### Task to carry out:
Copy exactly the lines from the one containing "floor = make_floor(parts, acrylic)" to the one containing "cad_parts[node].hide_render = cad_parts[node].hide_viewport", both lines included, and nothing else.

### Collected material:

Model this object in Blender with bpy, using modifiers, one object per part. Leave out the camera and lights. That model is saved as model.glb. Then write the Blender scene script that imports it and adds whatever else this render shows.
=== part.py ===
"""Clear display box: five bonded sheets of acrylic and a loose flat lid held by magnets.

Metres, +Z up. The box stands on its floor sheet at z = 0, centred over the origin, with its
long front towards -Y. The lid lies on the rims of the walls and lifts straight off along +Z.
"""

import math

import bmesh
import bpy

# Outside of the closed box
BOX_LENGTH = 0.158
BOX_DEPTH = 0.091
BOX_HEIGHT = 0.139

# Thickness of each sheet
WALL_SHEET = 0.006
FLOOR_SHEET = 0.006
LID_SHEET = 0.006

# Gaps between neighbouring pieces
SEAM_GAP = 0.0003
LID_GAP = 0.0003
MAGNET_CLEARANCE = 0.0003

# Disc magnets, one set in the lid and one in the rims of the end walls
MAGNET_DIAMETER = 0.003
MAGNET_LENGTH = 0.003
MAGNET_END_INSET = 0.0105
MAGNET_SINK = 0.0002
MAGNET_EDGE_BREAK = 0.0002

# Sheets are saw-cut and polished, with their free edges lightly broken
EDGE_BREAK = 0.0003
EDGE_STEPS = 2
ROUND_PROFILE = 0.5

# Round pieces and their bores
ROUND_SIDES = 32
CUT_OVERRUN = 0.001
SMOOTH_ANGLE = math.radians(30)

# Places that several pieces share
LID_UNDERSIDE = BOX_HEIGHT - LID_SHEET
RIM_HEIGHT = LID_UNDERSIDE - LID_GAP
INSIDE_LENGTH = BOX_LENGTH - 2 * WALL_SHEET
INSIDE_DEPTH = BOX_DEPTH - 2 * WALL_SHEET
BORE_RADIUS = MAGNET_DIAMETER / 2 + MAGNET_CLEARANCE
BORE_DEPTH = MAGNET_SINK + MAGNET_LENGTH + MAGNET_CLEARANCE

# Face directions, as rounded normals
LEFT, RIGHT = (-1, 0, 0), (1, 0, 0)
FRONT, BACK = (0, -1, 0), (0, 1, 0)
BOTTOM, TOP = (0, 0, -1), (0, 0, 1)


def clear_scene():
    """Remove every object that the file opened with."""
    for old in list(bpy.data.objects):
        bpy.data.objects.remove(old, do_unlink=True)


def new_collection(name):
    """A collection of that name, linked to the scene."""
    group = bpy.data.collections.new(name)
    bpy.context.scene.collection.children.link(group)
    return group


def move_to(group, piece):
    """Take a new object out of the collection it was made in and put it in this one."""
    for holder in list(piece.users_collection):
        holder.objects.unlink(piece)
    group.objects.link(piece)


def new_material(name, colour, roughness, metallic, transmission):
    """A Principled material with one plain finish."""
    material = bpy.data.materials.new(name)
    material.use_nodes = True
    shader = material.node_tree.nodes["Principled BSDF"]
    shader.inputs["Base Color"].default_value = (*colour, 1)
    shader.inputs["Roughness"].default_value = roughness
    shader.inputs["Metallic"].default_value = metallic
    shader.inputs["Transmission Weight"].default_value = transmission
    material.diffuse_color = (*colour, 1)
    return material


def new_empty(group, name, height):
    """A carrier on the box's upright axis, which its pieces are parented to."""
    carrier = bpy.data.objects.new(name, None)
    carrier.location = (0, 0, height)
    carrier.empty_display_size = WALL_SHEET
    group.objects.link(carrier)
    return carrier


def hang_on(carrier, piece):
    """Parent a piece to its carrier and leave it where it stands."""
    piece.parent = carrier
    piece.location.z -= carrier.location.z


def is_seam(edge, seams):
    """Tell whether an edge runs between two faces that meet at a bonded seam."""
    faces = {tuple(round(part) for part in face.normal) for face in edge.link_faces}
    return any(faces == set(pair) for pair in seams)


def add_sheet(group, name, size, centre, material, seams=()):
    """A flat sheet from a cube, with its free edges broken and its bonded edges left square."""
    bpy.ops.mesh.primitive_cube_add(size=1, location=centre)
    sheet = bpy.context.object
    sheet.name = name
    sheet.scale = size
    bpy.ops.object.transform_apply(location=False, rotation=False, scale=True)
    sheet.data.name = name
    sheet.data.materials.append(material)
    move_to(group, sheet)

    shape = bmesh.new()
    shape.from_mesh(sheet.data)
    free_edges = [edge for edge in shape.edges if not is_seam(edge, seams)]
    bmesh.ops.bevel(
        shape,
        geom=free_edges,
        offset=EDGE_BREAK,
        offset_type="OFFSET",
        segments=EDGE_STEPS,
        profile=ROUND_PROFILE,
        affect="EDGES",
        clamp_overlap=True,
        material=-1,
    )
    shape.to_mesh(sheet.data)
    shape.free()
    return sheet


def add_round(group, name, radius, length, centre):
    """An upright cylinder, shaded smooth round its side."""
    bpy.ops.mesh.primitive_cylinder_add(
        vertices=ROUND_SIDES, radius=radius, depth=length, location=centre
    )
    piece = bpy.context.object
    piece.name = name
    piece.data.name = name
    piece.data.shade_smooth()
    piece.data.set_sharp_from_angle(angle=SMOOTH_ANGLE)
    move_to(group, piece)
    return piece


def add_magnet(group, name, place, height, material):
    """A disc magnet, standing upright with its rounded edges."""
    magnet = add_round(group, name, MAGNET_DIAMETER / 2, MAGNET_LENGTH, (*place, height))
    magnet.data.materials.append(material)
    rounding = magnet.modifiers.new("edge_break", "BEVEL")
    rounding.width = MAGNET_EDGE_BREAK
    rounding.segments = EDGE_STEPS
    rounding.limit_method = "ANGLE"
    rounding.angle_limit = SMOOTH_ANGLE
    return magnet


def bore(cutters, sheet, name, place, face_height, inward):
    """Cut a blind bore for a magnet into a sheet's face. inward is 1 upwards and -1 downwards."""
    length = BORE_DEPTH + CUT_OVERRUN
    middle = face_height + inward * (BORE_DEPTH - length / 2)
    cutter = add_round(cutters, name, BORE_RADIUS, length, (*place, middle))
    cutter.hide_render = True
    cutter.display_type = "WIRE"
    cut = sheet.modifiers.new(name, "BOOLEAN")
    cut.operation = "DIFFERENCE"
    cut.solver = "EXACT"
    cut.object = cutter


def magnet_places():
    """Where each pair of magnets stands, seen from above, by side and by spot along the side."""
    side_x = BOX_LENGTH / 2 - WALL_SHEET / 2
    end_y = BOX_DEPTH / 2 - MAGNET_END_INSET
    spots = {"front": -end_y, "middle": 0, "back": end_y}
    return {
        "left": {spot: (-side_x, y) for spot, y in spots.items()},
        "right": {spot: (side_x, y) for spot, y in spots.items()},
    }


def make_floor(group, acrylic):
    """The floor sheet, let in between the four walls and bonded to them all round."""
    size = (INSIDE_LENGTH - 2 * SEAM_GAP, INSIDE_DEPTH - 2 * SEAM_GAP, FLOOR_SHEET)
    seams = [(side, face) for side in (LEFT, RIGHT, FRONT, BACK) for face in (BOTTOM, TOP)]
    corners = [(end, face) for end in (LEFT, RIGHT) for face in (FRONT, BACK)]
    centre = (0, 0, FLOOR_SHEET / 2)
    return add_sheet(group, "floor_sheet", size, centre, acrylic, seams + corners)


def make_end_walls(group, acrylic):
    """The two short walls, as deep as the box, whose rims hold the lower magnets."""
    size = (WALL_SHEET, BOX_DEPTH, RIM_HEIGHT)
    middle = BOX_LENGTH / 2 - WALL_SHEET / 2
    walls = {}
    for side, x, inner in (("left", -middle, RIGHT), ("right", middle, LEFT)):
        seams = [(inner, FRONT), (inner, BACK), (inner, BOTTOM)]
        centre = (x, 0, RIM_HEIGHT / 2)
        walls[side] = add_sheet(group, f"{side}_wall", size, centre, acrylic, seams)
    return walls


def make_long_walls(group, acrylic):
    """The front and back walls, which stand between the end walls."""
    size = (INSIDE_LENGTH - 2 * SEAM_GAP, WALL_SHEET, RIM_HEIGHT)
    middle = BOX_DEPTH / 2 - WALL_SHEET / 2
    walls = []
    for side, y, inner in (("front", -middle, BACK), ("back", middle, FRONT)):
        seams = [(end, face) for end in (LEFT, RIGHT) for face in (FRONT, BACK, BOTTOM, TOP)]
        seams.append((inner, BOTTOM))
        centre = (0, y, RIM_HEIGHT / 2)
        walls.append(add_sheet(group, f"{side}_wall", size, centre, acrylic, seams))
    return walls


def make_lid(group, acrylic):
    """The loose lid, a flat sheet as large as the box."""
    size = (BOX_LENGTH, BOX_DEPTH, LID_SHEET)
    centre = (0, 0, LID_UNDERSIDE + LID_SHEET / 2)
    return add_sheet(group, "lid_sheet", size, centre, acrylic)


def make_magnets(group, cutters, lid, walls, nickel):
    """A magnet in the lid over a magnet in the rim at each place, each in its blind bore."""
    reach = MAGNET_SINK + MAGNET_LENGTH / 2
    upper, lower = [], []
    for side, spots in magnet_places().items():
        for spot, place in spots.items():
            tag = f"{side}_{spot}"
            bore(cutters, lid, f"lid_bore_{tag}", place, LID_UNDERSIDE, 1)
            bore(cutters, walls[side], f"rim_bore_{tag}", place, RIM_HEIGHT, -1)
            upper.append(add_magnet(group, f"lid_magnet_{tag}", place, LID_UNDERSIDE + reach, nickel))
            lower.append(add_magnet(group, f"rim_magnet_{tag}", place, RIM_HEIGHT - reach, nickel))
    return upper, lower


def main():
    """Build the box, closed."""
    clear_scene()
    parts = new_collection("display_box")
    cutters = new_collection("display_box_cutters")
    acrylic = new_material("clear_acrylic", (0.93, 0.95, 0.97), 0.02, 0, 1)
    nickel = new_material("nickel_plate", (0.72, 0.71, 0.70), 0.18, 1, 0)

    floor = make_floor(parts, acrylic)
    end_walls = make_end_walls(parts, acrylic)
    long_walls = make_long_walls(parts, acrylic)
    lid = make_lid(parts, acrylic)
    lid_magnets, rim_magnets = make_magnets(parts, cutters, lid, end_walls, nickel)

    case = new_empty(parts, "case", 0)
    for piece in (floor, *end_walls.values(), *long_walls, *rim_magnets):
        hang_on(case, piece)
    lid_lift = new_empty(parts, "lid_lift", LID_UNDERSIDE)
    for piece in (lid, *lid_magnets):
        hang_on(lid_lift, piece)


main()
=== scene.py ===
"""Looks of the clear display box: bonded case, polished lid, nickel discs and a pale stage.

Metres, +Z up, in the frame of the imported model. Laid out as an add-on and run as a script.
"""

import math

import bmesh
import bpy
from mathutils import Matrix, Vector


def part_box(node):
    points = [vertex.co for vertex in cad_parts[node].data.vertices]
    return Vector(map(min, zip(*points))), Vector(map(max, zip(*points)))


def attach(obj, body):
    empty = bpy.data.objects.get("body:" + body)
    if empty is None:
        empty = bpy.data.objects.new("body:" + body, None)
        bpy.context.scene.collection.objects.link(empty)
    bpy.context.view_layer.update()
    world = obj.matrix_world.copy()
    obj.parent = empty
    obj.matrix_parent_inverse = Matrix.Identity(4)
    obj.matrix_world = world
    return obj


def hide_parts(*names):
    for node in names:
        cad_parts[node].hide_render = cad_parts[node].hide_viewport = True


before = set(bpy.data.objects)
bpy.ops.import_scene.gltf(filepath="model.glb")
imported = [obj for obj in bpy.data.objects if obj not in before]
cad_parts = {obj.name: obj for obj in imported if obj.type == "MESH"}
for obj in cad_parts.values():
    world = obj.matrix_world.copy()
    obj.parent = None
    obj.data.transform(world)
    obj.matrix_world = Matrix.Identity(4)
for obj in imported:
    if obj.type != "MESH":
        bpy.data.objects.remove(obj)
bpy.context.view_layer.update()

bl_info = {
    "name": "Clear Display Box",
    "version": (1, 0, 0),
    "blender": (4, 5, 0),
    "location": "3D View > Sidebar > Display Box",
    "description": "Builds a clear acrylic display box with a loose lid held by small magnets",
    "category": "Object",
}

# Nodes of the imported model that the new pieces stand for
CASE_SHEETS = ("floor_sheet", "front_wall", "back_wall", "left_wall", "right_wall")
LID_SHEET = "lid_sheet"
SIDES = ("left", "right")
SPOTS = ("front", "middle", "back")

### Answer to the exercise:
    floor = make_floor(parts, acrylic)
    end_walls = make_end_walls(parts, acrylic)
    long_walls = make_long_walls(parts, acrylic)
    lid = make_lid(parts, acrylic)
    lid_magnets, rim_magnets = make_magnets(parts, cutters, lid, end_walls, nickel)

    case = new_empty(parts, "case", 0)
    for piece in (floor, *end_walls.values(), *long_walls, *rim_magnets):
        hang_on(case, piece)
    lid_lift = new_empty(parts, "lid_lift", LID_UNDERSIDE)
    for piece in (lid, *lid_magnets):
        hang_on(lid_lift, piece)


main()
=== scene.py ===
"""Looks of the clear display box: bonded case, polished lid, nickel discs and a pale stage.

Metres, +Z up, in the frame of the imported model. Laid out as an add-on and run as a script.
"""

import math

import bmesh
import bpy
from mathutils import Matrix, Vector


def part_box(node):
    points = [vertex.co for vertex in cad_parts[node].data.vertices]
    return Vector(map(min, zip(*points))), Vector(map(max, zip(*points)))


def attach(obj, body):
    empty = bpy.data.objects.get("body:" + body)
    if empty is None:
        empty = bpy.data.objects.new("body:" + body, None)
        bpy.context.scene.collection.objects.link(empty)
    bpy.context.view_layer.update()
    world = obj.matrix_world.copy()
    obj.parent = empty
    obj.matrix_parent_inverse = Matrix.Identity(4)
    obj.matrix_world = world
    return obj


def hide_parts(*names):
    for node in names:
        cad_parts[node].hide_render = cad_parts[node].hide_viewport = True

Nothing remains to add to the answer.